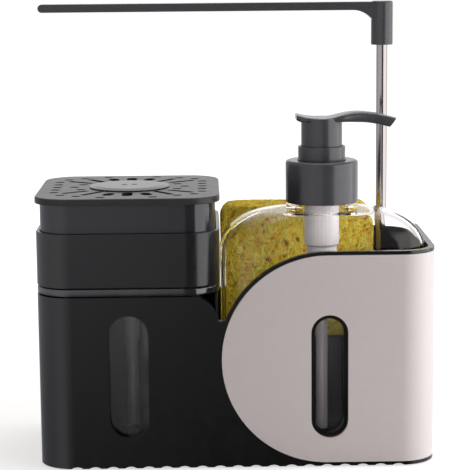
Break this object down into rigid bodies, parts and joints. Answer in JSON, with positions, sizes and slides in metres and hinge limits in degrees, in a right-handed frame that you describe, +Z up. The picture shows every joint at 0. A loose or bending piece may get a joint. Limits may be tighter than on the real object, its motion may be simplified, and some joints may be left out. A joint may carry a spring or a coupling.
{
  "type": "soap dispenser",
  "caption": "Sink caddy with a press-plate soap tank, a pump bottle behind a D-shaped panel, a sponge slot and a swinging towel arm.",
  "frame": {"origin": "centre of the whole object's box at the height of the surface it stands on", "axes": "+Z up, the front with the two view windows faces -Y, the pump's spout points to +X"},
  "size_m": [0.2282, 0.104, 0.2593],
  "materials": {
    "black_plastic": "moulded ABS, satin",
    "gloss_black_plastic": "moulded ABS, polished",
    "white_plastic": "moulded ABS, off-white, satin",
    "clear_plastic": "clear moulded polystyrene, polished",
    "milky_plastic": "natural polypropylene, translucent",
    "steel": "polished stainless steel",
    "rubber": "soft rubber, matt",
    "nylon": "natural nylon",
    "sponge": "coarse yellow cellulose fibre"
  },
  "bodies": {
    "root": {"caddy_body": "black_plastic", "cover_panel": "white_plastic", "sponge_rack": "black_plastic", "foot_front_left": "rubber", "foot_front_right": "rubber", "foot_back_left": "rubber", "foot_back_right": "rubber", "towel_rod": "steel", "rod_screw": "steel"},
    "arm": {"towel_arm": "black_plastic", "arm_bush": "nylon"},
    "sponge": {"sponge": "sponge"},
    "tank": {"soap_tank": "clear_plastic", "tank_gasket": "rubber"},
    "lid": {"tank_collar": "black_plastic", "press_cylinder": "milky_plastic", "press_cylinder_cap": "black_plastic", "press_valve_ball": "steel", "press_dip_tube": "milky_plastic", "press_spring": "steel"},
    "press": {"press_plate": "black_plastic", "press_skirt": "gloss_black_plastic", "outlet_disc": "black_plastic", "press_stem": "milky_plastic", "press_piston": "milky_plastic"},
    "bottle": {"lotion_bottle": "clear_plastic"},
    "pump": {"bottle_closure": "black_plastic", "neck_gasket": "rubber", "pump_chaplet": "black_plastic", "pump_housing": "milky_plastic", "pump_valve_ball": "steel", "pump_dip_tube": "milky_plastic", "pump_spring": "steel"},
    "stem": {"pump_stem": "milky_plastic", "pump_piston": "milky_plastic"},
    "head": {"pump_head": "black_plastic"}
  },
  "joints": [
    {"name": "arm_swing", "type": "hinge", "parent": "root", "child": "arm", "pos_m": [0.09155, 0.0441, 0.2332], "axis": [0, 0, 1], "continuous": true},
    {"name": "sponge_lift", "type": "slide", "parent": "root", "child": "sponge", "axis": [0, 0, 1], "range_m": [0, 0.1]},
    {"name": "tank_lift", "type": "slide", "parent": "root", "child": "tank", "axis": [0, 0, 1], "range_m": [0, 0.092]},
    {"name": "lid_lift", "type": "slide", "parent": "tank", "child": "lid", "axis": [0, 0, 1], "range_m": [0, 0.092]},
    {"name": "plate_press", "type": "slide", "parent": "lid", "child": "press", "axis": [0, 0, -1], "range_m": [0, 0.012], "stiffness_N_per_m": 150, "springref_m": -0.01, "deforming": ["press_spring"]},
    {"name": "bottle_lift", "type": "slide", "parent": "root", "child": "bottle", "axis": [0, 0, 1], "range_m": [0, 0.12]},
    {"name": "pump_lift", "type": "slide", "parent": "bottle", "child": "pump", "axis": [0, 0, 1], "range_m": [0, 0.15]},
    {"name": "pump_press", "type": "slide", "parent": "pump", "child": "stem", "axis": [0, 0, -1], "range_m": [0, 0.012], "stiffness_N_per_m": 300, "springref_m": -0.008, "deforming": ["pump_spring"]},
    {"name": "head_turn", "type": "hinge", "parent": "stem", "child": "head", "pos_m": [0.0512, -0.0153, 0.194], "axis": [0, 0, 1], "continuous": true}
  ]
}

__WRITTEN REQUEST__: Go through the material above and count the lines that contain "object"; answer with the number alone.

__COMPLETED EXERCISE__: 2